__PROBLEM REQUIREMENTS__: Keep only the lines from the top of the listing through the one with "return colour", and reproduce them unaltered.

__DATA EXTRACT__:
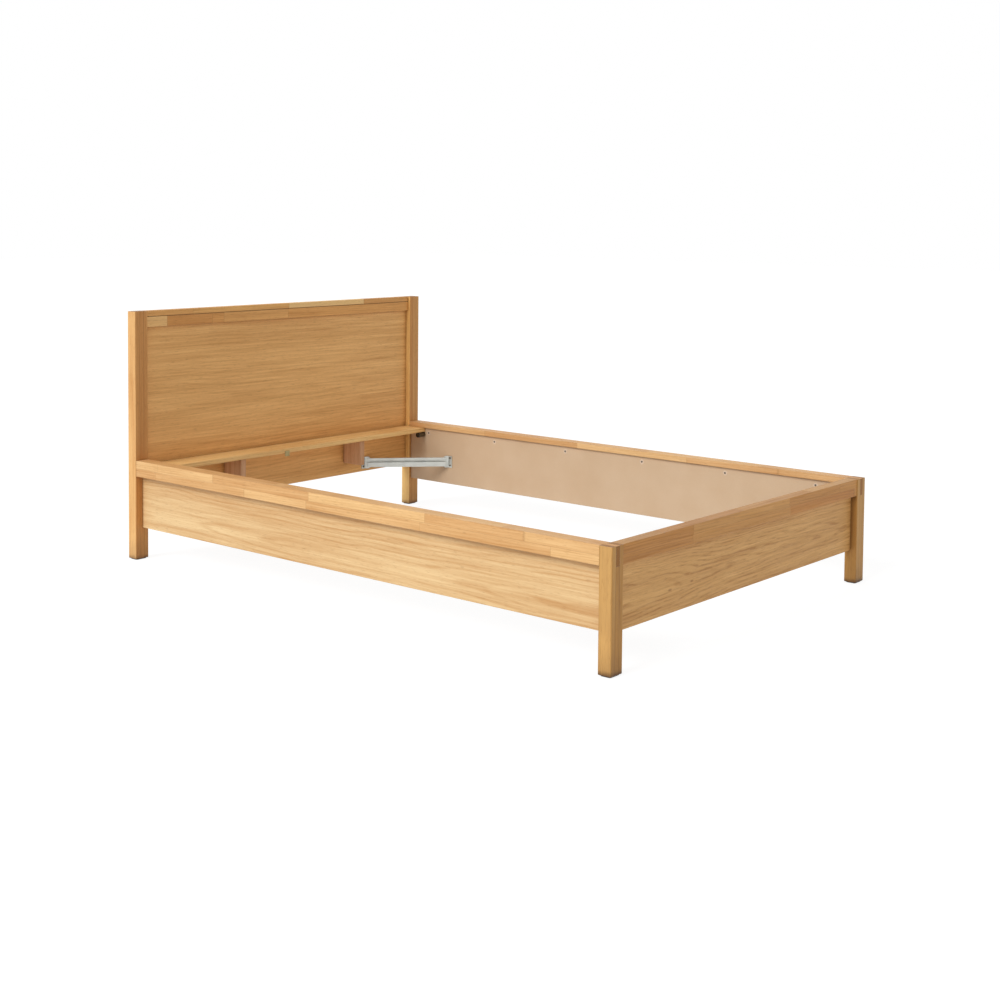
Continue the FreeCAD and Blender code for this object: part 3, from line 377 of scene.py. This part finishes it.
def darken_towards_floor(graph, colour, place):
    """Darker towards the floor, up to a ragged edge."""
    height = graph.plus(place[2], graph.times(graph.even_noise(place, 60.0, detail=3.0), FOOT_RAGGED_EDGE))
    for start, full, share in (FOOT_HIGH_FADE, FOOT_LOW_FADE):
        colour = graph.overlay(colour, FOOT_DARK, graph.step(height, start, full), share)
    return colour


def middleward(graph, place, normal, axis):
    """1 on the faces turned towards the bed's middle along an axis, and -1 on those turned away."""
    index = AXES[axis][0]
    return graph.times(graph.times(graph.math("SIGN", place[index]), normal[index]), -1.0)


def backing(graph, place, axis):
    """The plain beige back of a panel, with chipped rings round the screws where it faces along X."""
    fleck = graph.even_noise(place, 420.0, detail=4.0, rough=0.6)
    mottle = graph.even_noise(place, 7.0, detail=3.0)
    board = graph.mix(graph.spread(fleck), BEIGE, BEIGE_FLECK)
    board = graph.overlay(board, BEIGE_MOTTLE, graph.spread(mottle), MOTTLE_SHARE)
    if axis == "X":
        turn = graph.over(graph.minus(place[1], SCREW_START), SCREW_PITCH)
        off = graph.times(graph.minus(turn, graph.math("ROUND", turn)), SCREW_PITCH)
        ring = graph.radius(off, graph.minus(place[2], SCREW_LEVEL))
        ragged = graph.times(graph.minus(graph.even_noise(place, 160.0), 0.5), CHIP_RAGGED)
        board = graph.overlay(board, BEIGE_CHIP, graph.step(graph.plus(ring, ragged), *CHIP_RING), CHIP_SHARE)
    return board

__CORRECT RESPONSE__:
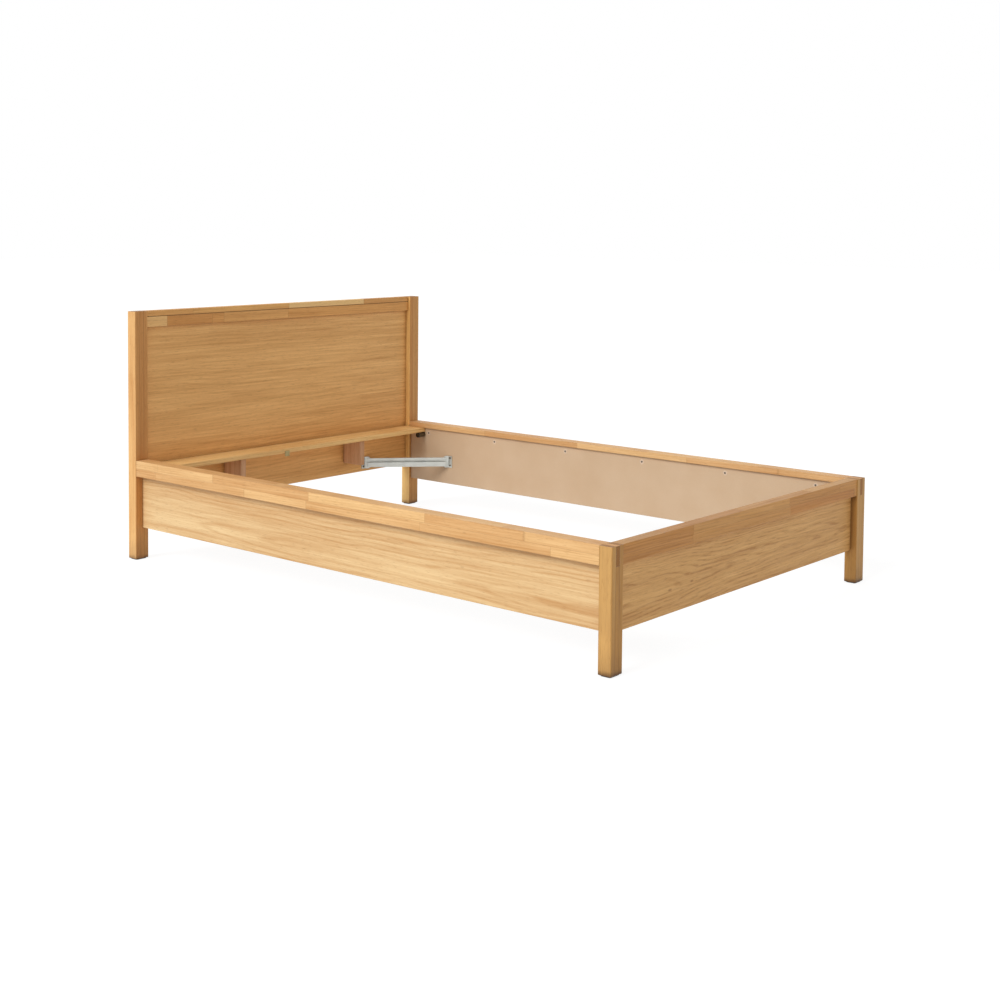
Continue the FreeCAD and Blender code for this object: part 3, from line 377 of scene.py. This part finishes it.
def darken_towards_floor(graph, colour, place):
    """Darker towards the floor, up to a ragged edge."""
    height = graph.plus(place[2], graph.times(graph.even_noise(place, 60.0, detail=3.0), FOOT_RAGGED_EDGE))
    for start, full, share in (FOOT_HIGH_FADE, FOOT_LOW_FADE):
        colour = graph.overlay(colour, FOOT_DARK, graph.step(height, start, full), share)
    return colour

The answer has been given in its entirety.